I also went scuba diving near Heron Island on the Great Barrier Reef. I flew from Brisbane, Australia to Heron Island by helicopter and saw large triangular manta rays in the water from the air. In the hotel on the Island a male nurse from Melbourne, Australia and I formed an unbeatable team in an international game of Trivial Pursuit.

My return 14-hour flight to Los Angeles on Qantas Airlines was rescheduled, and much to my consternation the only available seat was in the smoking section. I was told not to worry because I probably could be re-seated on the plane itself. That happened. I got a very comfortable and quiet seat in the upper deck of the 747.
My Australian adventure was over. Thereafter I often referred to this Australian jaunt as the best business trip I ever took.
[1] See Post: Resolving Disputes between Manufacturers and Distributors/Dealers (Aug. 9, 2011); Post; International Commercial Dispute Resolution (Aug. 11, 2011).
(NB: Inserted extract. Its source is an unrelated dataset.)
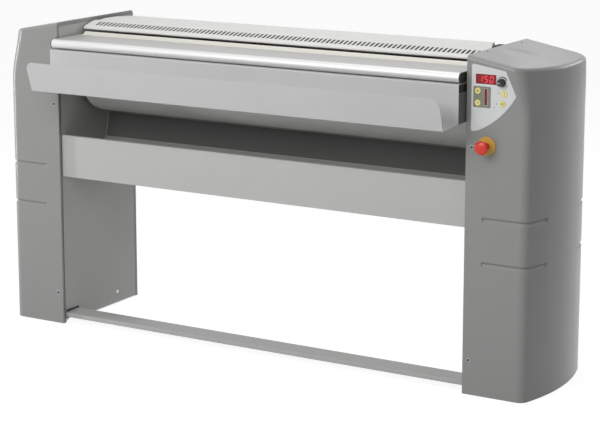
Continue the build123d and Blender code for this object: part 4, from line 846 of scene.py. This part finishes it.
class IRONER_OT_chest(Operator):
    """Finishes the heated chest and lays its mineral wool mat."""

    bl_idname = "ironer.chest"
    bl_label = "Heated chest"

    def execute(self, context):
        dress("chest_plate", "heating_elements", "chest_arms", "chest_link_pins", "chest_pivot_bolts",
              "thermostat")
        dress("chest_jacket", finish="jacket_steel")
        # At rest the chest is swung open, so the mat's arc turns with it round the chest's pivot.
        lean, arc_from, arc_to, arc_steps = -2.5, -44.0, 85.0, 44
        near, far, long_steps = 144.0 * MM, 155.6 * MM, 48
        pivot = Vector((0, COLUMN_FRONT + 372 * MM, 610 * MM))
        roll = middle_of("roll_padding")
        arm = Vector((0, roll.y - pivot.y, roll.z - pivot.z))
        centre = pivot + Matrix.Rotation(math.radians(lean), 3, "X") @ arm
        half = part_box("chest_insulation")[1][0]
        rows = []
        for i in range(long_steps + 1):
            x = half * (2 * i / long_steps - 1)
            row = []
            for radius, angles in ((near, range(arc_steps + 1)), (far, range(arc_steps, -1, -1))):
                for j in angles:
                    a = math.radians(lean + arc_from + (arc_to - arc_from) * j / arc_steps)
                    tuft = noise.noise(Vector((x * 60, j * 1.7, radius * 900)))
                    r = radius + (0.4 * MM * (tuft - 0.6) if radius == far else 0.0)
                    end = 0.7 * MM * (1 + noise.noise(Vector((j * 2.1, radius * 2000, i))))
                    inset = math.copysign(end, -x) if i in (0, long_steps) else 0.0
                    row.append((x + inset, centre.y + r * math.cos(a), centre.z + r * math.sin(a)))
            rows.append(row)
        mesh = bmesh.new()
        made = ring_mesh(mesh, rows, closed_ends=False)
        count = len(made[0])
        for row in (made[0], made[-1]):
            for j in range(arc_steps):
                mesh.faces.new((row[j], row[j + 1], row[count - 2 - j], row[count - 1 - j]))
        piece = keep("wool_mat", mesh, "chest", "insulation")
        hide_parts("chest_insulation")
        return {"FINISHED"}


class IRONER_OT_pedal(Operator):
    """Finishes the foot bar, its levers, links and springs."""

    bl_idname = "ironer.pedal"
    bl_label = "Foot bar"

    def execute(self, context):
        dress("pedal_bar", "pedal_levers", "pedal_link_pins", "pedal_pivot_bolts", "link_rods",
              "pedal_springs", "spring_anchors")
        return {"FINISHED"}


class IRONER_OT_panels(Operator):
    """Finishes the hood, the feed table, the laundry tray and the collecting trough."""

    bl_idname = "ironer.panels"
    bl_label = "Hood, table, tray and trough"

    def execute(self, context):
        dress("hood_cover", "feed_table", "feed_table_end_caps", "laundry_tray", "collecting_trough")
        return {"FINISHED"}


class IRONER_OT_control_panel(Operator):
    """Finishes the panel film and prints its field, frame lines and knob scale."""

    bl_idname = "ironer.control_panel"
    bl_label = "Control panel"

    def execute(self, context):
        dress("control_panel", "control_board")
        ink = context.scene.ironer_sizes.ink
        where = to_front(0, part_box("control_panel")[0][1], 0)

        gap, button_hole = 1.0 * MM, 9.4 * MM
        low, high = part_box("level_bar")
        holes = [circle(button_hole, (point.x, point.z))
                 for point in (middle_of("plus_button"), middle_of("minus_button"))]
        holes.append(rounded((low[0] - gap, low[2] - gap), (high[0] + gap, high[2] + gap), 0.4 * MM))
        field = bmesh.new()
        prism(field, [rounded((741 * MM, 848 * MM), (795 * MM, 908 * MM), 3 * MM), *holes], where, 0, ink)
        keep("panel_field", field, "frame", "panel_grey", "field_ink", smooth=False)

        grow, width = 2.2 * MM, 0.8 * MM
        low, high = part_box("display_window")
        a, b = (low[0] - grow, low[2] - grow), (high[0] + grow, high[2] + grow)
        lines = bmesh.new()
        prism(lines, [rounded((a[0] - width, a[1] - width), (b[0] + width, b[1] + width), 2.4 * MM),
                      rounded(a, b, 1.6 * MM)], where, 0, ink)
        keep("panel_lines", lines, "frame", "panel_grey", "white_ink", smooth=False)

        # The knob's scale is a wedge that widens as the speed rises, with a dot at each end.
        knob, inside, steps = middle_of("speed_knob"), 14.4 * MM, 40
        outer_arc, inner_arc = [], []
        for i in range(steps + 1):
            share = i / steps
            a = math.radians(165 - 140 * share)
            outside = inside + (0.8 + 3.0 * share) * MM
            outer_arc.append((knob.x + outside * math.cos(a), knob.z + outside * math.sin(a)))
            inner_arc.append((knob.x + inside * math.cos(a), knob.z + inside * math.sin(a)))
        marks = bmesh.new()
        prism(marks, [outer_arc + inner_arc[::-1]], where, 0, ink)
        dots = [(knob.x + side * 15 * MM, knob.z - 9 * MM, 1.4 * MM) for side in (-1, 1)]
        dots += [(x * MM, z * MM, size * MM) for x, z, size in ((818, 893, 1.6), (812, 862, 1.6),
                                                                (806, 852, 1.2))]
        for x, z, size in dots:
            prism(marks, [circle(size, (x, z), 16)], where, 0, ink)
        keep("panel_marks", marks, "frame", "panel_grey", "dark_ink", smooth=False)
        return {"FINISHED"}


# Each segment of a figure runs between two corners, given in widths and half heights.
SEGMENTS = {"a": (0, 2, 1, 2), "b": (1, 2, 1, 1), "c": (1, 1, 1, 0), "d": (0, 0, 1, 0), "e": (0, 1, 0, 0),
            "f": (0, 2, 0, 1), "g": (0, 1, 1, 1)}
FIGURES = {"1": "bc", "5": "acdfg", "0": "abcdef"}


class IRONER_OT_display(Operator):
    """Lights the display's figures and the level bar's segments."""

    bl_idname = "ironer.display"
    bl_label = "Display"

    def execute(self, context):
        dress("display_window", "level_bar")
        ink, tall = context.scene.ironer_sizes.ink, context.scene.ironer_sizes.figure
        wide, stroke, pitch, gap, slant = tall * 0.52, tall * 0.15, tall * 0.98, 0.12, 0.12
        low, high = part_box("display_window")
        where = to_front((low[0] + high[0]) / 2, low[1], (low[2] + high[2]) / 2)
        figures = bmesh.new()
        for place, figure in enumerate("150"):
            left = (place - 1) * pitch - wide / 2
            for segment in FIGURES[figure]:
                x0, y0, x1, y1 = SEGMENTS[segment]
                a = Vector((left + x0 * wide, (y0 - 1) * tall / 2))
                b = Vector((left + x1 * wide, (y1 - 1) * tall / 2))
                run = (b - a).normalized()
                side = Vector((-run.y, run.x)) * stroke / 2
                a, b = a + run * stroke * gap, b - run * stroke * gap
                tip = run * stroke / 2
                outline = [a, a + tip + side, b - tip + side, b, b - tip - side, a + tip - side]
                prism(figures, [[(p.x + slant * p.y, p.y) for p in outline]], where, 0, ink)
        keep("display_figures", figures, "frame", "window_dark", "figure_glow", smooth=False)

        count, half, border, share = 10, 2.8 * MM, 2 * MM, 0.32
        low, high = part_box("level_bar")
        where = to_front((low[0] + high[0]) / 2, low[1], 0)
        step = (high[2] - low[2] - 2 * border) / count
        levels = bmesh.new()
        for i in range(count):
            z = low[2] + border + step * (i + 0.5)
            prism(levels, [rounded((-half, z - step * share), (half, z + step * share), 0.4 * MM, 3)],
                  where, 0, ink)
        keep("level_segments", levels, "frame", "bar_red", "level_glow", smooth=False)
        return {"FINISHED"}


class IRONER_OT_buttons(Operator):
    """Finishes the push buttons and prints their signs."""

    bl_idname = "ironer.buttons"
    bl_label = "Push buttons"

    def execute(self, context):
        dress("plus_button", "minus_button", "start_button", "stop_button")
        ink, ground, thin, long = context.scene.ironer_sizes.ink, 6.6 * MM, 0.9 * MM, 3.4 * MM
        upright = [(-thin, -long), (thin, -long), (thin, long), (-thin, long)]
        lying = [(-long, -thin), (long, -thin), (long, thin), (-long, thin)]
        cross = [(-long, -thin), (-thin, -thin), (-thin, -long), (thin, -long), (thin, -thin), (long, -thin),
                 (long, thin), (thin, thin), (thin, long), (-thin, long), (-thin, thin), (-long, thin)]
        signs = {"plus": [cross], "minus": [lying], "start": [upright],
                 "stop": [circle(3.6 * MM), circle(2.2 * MM)]}
        for body, sign in signs.items():
            node = f"{body}_button"
            spot = middle_of(node)
            where = to_front(spot.x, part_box(node)[0][1], spot.z)
            pale = bmesh.new()
            prism(pale, [circle(ground)], where, 0, ink / 2)
            keep(f"{body}_sign_ground", pale, body, "button_yellow", "pale_ink", smooth=False)
            mark = bmesh.new()
            prism(mark, sign, where, ink / 2, 1.5 * ink)
            keep(f"{body}_sign", mark, body, "button_yellow", "dark_ink", smooth=False)
        return {"FINISHED"}


class IRONER_OT_knob(Operator):
    """Makes the fluted speed knob with its white pointer, in place of the plain one."""

    bl_idname = "ironer.knob"
    bl_label = "Speed knob"

    def execute(self, context):
        spot, face = middle_of("speed_knob"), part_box("control_panel")[0][1]
        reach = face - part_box("speed_knob")[0][1]
        where = to_front(spot.x, face, spot.z)

        def grip(r, h, a):
            """Flutes on the grip, none on the skirt, the front or the shaft."""
            fluted = 3 * MM < h < reach - 1.2 * MM and r > 8 * MM
            return r - (flute(0.5 * MM, 20, a) if fluted else 0.0)

        # From the shaft behind the panel over the skirt and the grip to the dished front.
        profile = [(3 * MM, -9 * MM), (3 * MM, 0.5 * MM), (12 * MM, 0.5 * MM), (12 * MM, 2.2 * MM),
                   (11.4 * MM, 2.9 * MM), (10.9 * MM, 3.4 * MM), (10.4 * MM, reach - 2 * MM),
                   (9.9 * MM, reach - 0.9 * MM), (8.6 * MM, reach), (7.4 * MM, reach - 0.5 * MM),
                   (1 * MM, reach - 0.6 * MM)]
        mesh = bmesh.new()
        turned(mesh, profile, where, 120, grip)
        knob = keep("knob_grip", mesh, "knob", "black_plastic")
        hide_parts("speed_knob")
        pointer = bmesh.new()
        prism(pointer, [rounded((-8.2 * MM, -0.8 * MM), (-1.0 * MM, 0.8 * MM), 0.4 * MM, 3)], where,
              reach - 0.6 * MM, reach)
        keep("knob_pointer", pointer, "knob", "black_plastic", "white_ink", smooth=False)
        return {"FINISHED"}


class IRONER_OT_stop(Operator):
    """Finishes the stop button and turns its mushroom head."""

    bl_idname = "ironer.stop"
    bl_label = "Stop button"

    def execute(self, context):
        dress("estop_stem", "estop_contact_block")
        dress("estop_ring", finish="stop_ring")
        low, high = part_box("estop_head")
        spot = middle_of("estop_head")
        where = to_front(spot.x, high[1], spot.z)
        tall, wide, crown = high[1] - low[1], (high[0] - low[0]) / 2, 8 * MM

        def ribs(r, h, a):
            """Small ribs under the rim, for the fingers."""
            return r - (flute(0.35 * MM, 36, a) if 7 * MM < h < 14 * MM and r > 0.9 * wide else 0.0)

        # From the stem out along the underside, up the rim and over the crown.
        profile = [(10.05 * MM, 0), (13 * MM, 0.2 * MM), (13.6 * MM, 6.2 * MM), (wide * 0.96, 10 * MM),
                   (wide * 0.985, 12 * MM), (wide, tall - 7.6 * MM)]
        profile += [(wide * math.sin(math.radians(a)), tall - crown + crown * math.cos(math.radians(a)))
                    for a in range(78, 0, -6)]
        mesh = bmesh.new()
        turned(mesh, profile, where, 144, ribs)
        piece = keep("stop_head", mesh, "estop_head_body", "stop_red")
        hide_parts("estop_head")
        return {"FINISHED"}


class IRONER_OT_gland(Operator):
    """Makes the ribbed cable gland, in place of the plain one."""

    bl_idname = "ironer.gland"
    bl_label = "Cable gland"

    def execute(self, context):
        spot = middle_of("cable_gland")
        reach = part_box("cable_gland")[1][1] - COLUMN_BACK
        where = to_back(spot.x, COLUMN_BACK, spot.z)

        def ribs(r, h, a):
            """Ribs on the cap nut, none on its end or in its bore."""
            return r - (flute(0.6 * MM, 18, a) if h > 6.2 * MM and r > 10 * MM else 0.0)

        thread = [(6 * MM, -20 * MM), (11.9 * MM, -20 * MM), (11.9 * MM, 0)]
        cap = [(11 * MM, 6 * MM), (12 * MM, 7 * MM), (11.8 * MM, 10 * MM), (10.4 * MM, reach - 1.4 * MM),
               (8.6 * MM, reach), (6 * MM, reach), (5.6 * MM, reach - 3 * MM)]
        hexagon = ((14.4, 0), (16.0, 0.8), (16.0, 5.2), (14.4, 6.0))
        mesh = bmesh.new()
        turned(mesh, thread, where, 48)
        turned(mesh, [(radius * MM, height * MM) for radius, height in hexagon], where, 6)
        turned(mesh, cap, where, 108, ribs)
        piece = keep("gland_body", mesh, "frame", "black_plastic")
        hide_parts("cable_gland")
        return {"FINISHED"}


class IRONER_PT_panel(Panel):
    """Lists the ironer's steps."""

    bl_label = "Flatwork Ironer"
    bl_idname = "IRONER_PT_panel"
    bl_space_type = "VIEW_3D"
    bl_region_type = "UI"
    bl_category = "Ironer"

    def draw(self, context):
        for step in STEPS:
            self.layout.operator(step.bl_idname)


STEPS = (IRONER_OT_stage, IRONER_OT_columns, IRONER_OT_steelwork, IRONER_OT_screws, IRONER_OT_trim,
         IRONER_OT_vents, IRONER_OT_strips, IRONER_OT_roll, IRONER_OT_drive, IRONER_OT_chest,
         IRONER_OT_pedal, IRONER_OT_panels, IRONER_OT_control_panel, IRONER_OT_display,
         IRONER_OT_buttons, IRONER_OT_knob, IRONER_OT_stop, IRONER_OT_gland)
CLASSES = (IronerColours, IronerSizes, *STEPS, IRONER_PT_panel)


def register():
    for each in CLASSES:
        bpy.utils.register_class(each)
    bpy.types.Scene.ironer_colours = PointerProperty(type=IronerColours)
    bpy.types.Scene.ironer_sizes = PointerProperty(type=IronerSizes)


def unregister():
    del bpy.types.Scene.ironer_sizes
    del bpy.types.Scene.ironer_colours
    for each in reversed(CLASSES):
        bpy.utils.unregister_class(each)


def main():
    register()
    bpy.ops.ironer.stage()
    bpy.ops.ironer.columns()
    bpy.ops.ironer.steelwork()
    bpy.ops.ironer.screws()
    bpy.ops.ironer.trim()
    bpy.ops.ironer.vents()
    bpy.ops.ironer.strips()
    bpy.ops.ironer.roll()
    bpy.ops.ironer.drive()
    bpy.ops.ironer.chest()
    bpy.ops.ironer.pedal()
    bpy.ops.ironer.panels()
    bpy.ops.ironer.control_panel()
    bpy.ops.ironer.display()
    bpy.ops.ironer.buttons()
    bpy.ops.ironer.knob()
    bpy.ops.ironer.stop()
    bpy.ops.ironer.gland()


if __name__ == "__main__":
    main()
[2] See Post: The Personal Jurisdiction Requirement in Civil Litigation in U.S. Courts (Aug. 8, 2011).
[3] Order, Sentry Ins. v. KPMG Peat Marwick, No. 88-CV-481 (Wis. Cir. Ct. Portage Cty, May 24, 1990).
[4] Decision and Order, Sentry Ins. v. KPMG Peat Marwick, No. 88-CV-481 (Wis. Cir. Ct. Portage Cty, June 28, 1990).
Commentary is a little slanted, isn’t it? Facts wrong about blow up by Nat’l Mut. barrister. Commentary misses entire strategy that resulted in net settlement of $3mil instead of the $100 mil demanded by Nat’l Mut.